• Problem to work on: The listing below should be written out exactly; please include all of it.

• Dataset content:
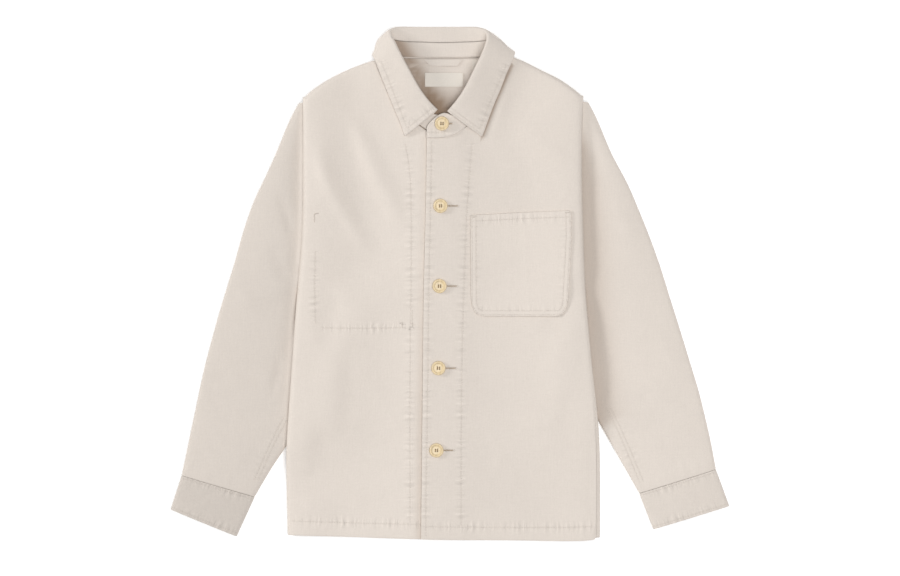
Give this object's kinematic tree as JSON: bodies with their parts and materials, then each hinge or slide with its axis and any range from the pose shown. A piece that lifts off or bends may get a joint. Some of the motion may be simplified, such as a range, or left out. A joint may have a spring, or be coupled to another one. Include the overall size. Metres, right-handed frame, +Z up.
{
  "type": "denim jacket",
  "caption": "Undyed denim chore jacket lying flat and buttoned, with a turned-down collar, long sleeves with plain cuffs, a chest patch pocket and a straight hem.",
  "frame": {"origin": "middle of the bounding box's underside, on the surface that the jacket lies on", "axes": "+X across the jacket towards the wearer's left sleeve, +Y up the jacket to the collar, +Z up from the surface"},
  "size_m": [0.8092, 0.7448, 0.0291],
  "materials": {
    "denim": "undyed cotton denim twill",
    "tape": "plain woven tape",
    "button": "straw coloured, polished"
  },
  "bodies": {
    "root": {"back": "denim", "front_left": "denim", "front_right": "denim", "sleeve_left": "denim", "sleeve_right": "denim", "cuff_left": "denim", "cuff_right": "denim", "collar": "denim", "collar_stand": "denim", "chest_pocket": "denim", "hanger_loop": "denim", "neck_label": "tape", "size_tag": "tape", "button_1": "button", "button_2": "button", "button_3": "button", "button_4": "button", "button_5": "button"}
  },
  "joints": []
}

• Task solution:
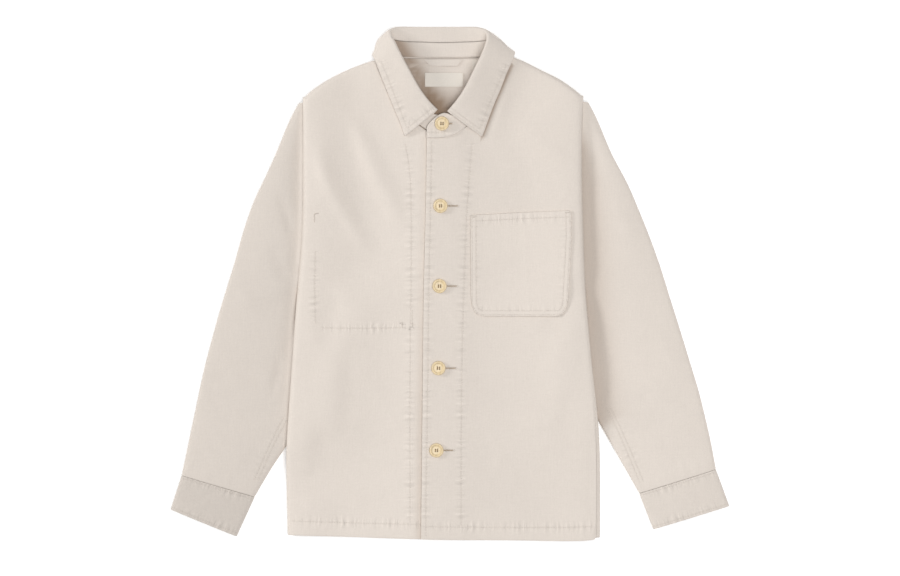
Give this object's kinematic tree as JSON: bodies with their parts and materials, then each hinge or slide with its axis and any range from the pose shown. A piece that lifts off or bends may get a joint. Some of the motion may be simplified, such as a range, or left out. A joint may have a spring, or be coupled to another one. Include the overall size. Metres, right-handed frame, +Z up.
{
  "type": "denim jacket",
  "caption": "Undyed denim chore jacket lying flat and buttoned, with a turned-down collar, long sleeves with plain cuffs, a chest patch pocket and a straight hem.",
  "frame": {"origin": "middle of the bounding box's underside, on the surface that the jacket lies on", "axes": "+X across the jacket towards the wearer's left sleeve, +Y up the jacket to the collar, +Z up from the surface"},
  "size_m": [0.8092, 0.7448, 0.0291],
  "materials": {
    "denim": "undyed cotton denim twill",
    "tape": "plain woven tape",
    "button": "straw coloured, polished"
  },
  "bodies": {
    "root": {"back": "denim", "front_left": "denim", "front_right": "denim", "sleeve_left": "denim", "sleeve_right": "denim", "cuff_left": "denim", "cuff_right": "denim", "collar": "denim", "collar_stand": "denim", "chest_pocket": "denim", "hanger_loop": "denim", "neck_label": "tape", "size_tag": "tape", "button_1": "button", "button_2": "button", "button_3": "button", "button_4": "button", "button_5": "button"}
  },
  "joints": []
}